* [What to produce]:
Below this line is the material. Write out only its lines from the one containing "const boss = rodY(PEDAL_PIVOT.x, PEDAL_PIVOT.z, 7.6, y" through the one containing "if empty is", both kept, exactly.

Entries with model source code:
**********
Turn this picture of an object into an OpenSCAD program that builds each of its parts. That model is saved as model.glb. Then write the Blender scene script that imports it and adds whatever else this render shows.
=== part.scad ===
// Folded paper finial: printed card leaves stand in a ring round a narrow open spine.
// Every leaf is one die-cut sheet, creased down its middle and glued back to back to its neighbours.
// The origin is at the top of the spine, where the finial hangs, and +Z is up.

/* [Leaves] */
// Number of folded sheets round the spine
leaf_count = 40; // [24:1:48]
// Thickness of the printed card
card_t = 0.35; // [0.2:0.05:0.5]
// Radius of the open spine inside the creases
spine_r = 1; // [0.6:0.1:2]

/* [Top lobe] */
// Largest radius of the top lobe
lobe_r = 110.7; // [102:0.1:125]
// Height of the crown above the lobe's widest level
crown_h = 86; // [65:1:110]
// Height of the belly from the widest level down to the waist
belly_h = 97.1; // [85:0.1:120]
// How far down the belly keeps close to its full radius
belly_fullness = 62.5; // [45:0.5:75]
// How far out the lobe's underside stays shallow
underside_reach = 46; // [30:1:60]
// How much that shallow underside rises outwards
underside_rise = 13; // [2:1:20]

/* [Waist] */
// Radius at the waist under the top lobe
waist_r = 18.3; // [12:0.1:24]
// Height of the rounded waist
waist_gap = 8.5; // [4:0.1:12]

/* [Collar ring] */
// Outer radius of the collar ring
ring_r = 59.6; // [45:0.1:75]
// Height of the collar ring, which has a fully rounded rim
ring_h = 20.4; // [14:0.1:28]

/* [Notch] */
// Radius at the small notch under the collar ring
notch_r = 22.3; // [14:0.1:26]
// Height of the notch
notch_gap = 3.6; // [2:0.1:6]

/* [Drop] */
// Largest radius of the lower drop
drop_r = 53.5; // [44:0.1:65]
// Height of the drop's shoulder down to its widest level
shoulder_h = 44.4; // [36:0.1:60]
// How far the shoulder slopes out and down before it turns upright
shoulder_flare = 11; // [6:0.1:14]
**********
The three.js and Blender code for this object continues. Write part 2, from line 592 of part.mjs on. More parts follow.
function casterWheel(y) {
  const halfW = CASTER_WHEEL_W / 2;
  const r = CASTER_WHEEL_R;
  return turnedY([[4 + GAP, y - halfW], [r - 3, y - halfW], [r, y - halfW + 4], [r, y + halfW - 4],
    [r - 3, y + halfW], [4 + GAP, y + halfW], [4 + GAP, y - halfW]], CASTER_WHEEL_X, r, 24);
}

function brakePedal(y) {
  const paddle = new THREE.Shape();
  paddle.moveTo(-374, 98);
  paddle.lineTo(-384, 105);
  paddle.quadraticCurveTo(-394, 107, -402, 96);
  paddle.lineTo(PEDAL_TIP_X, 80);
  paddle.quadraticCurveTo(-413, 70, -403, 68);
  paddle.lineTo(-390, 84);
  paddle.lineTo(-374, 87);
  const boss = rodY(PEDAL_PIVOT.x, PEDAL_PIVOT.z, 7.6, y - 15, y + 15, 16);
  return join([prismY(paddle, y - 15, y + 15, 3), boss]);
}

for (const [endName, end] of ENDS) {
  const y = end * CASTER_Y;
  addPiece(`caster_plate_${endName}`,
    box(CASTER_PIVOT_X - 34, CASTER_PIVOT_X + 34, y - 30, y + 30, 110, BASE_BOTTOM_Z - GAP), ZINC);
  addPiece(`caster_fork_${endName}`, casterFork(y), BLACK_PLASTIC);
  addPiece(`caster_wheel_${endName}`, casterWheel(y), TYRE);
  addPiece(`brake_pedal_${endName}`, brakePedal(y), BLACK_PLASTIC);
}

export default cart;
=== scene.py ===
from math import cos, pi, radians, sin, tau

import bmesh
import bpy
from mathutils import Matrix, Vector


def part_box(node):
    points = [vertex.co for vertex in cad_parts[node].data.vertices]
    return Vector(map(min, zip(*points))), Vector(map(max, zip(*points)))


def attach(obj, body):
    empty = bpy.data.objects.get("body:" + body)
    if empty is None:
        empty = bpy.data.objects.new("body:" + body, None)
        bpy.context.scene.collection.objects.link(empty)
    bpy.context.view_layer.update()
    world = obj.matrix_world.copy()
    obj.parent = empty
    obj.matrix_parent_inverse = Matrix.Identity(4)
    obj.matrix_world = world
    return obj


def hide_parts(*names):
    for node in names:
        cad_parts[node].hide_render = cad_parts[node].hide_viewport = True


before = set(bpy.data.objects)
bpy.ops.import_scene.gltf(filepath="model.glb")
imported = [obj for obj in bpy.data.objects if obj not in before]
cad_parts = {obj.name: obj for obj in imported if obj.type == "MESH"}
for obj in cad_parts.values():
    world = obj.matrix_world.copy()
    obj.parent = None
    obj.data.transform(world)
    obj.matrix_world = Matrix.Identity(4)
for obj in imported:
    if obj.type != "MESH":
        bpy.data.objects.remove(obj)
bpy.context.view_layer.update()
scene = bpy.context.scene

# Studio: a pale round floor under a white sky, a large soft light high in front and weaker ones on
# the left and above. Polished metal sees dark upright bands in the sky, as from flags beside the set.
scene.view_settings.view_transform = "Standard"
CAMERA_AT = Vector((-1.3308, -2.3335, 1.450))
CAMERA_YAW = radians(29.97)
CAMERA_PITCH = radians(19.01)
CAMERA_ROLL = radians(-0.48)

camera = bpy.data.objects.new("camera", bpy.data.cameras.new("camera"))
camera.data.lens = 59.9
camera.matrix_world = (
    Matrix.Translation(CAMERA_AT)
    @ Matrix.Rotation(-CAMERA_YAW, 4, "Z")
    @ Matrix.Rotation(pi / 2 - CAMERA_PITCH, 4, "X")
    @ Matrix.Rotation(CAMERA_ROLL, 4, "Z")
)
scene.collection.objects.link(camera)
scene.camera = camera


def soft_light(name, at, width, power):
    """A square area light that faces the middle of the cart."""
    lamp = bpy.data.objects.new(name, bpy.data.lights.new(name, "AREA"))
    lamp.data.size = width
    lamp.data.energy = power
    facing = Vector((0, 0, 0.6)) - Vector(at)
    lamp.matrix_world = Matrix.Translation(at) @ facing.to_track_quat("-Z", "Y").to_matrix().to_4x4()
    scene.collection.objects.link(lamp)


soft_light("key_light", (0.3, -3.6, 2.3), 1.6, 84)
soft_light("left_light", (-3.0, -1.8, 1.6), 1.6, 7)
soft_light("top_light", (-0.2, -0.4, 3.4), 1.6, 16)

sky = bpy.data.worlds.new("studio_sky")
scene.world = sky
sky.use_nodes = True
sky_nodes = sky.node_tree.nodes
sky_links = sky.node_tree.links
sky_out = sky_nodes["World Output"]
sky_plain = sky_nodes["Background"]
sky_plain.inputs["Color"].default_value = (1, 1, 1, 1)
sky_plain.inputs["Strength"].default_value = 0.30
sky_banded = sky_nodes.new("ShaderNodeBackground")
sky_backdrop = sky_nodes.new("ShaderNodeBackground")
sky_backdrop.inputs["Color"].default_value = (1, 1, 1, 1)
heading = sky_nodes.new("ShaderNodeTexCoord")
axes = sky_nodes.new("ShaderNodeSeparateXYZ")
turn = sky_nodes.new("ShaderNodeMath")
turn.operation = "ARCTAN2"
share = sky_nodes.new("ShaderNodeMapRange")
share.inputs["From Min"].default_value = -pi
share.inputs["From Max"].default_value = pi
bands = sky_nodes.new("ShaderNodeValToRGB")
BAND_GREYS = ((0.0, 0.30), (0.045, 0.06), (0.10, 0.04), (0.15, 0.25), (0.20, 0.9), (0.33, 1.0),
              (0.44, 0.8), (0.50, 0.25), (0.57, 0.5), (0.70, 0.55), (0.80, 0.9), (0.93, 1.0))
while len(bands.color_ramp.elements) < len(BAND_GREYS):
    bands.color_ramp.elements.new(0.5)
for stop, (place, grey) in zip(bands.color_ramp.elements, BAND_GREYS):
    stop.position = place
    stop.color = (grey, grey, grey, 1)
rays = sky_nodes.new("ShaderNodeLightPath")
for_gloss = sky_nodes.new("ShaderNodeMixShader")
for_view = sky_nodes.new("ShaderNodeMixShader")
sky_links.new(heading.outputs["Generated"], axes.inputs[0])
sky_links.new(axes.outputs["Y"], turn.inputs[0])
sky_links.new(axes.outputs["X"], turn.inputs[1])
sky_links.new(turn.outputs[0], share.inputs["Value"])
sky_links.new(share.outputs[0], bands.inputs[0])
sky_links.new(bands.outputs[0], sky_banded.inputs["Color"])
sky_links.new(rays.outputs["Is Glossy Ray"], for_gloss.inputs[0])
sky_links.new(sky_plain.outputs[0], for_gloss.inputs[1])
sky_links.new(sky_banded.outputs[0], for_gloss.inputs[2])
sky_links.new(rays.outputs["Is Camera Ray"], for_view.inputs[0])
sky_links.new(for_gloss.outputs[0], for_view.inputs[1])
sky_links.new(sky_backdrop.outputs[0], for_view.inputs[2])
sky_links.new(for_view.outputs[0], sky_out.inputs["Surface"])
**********
* [Task solution]:
  const boss = rodY(PEDAL_PIVOT.x, PEDAL_PIVOT.z, 7.6, y - 15, y + 15, 16);
  return join([prismY(paddle, y - 15, y + 15, 3), boss]);
}

for (const [endName, end] of ENDS) {
  const y = end * CASTER_Y;
  addPiece(`caster_plate_${endName}`,
    box(CASTER_PIVOT_X - 34, CASTER_PIVOT_X + 34, y - 30, y + 30, 110, BASE_BOTTOM_Z - GAP), ZINC);
  addPiece(`caster_fork_${endName}`, casterFork(y), BLACK_PLASTIC);
  addPiece(`caster_wheel_${endName}`, casterWheel(y), TYRE);
  addPiece(`brake_pedal_${endName}`, brakePedal(y), BLACK_PLASTIC);
}

export default cart;
=== scene.py ===
from math import cos, pi, radians, sin, tau

import bmesh
import bpy
from mathutils import Matrix, Vector


def part_box(node):
    points = [vertex.co for vertex in cad_parts[node].data.vertices]
    return Vector(map(min, zip(*points))), Vector(map(max, zip(*points)))


def attach(obj, body):
    empty = bpy.data.objects.get("body:" + body)
    if empty is None:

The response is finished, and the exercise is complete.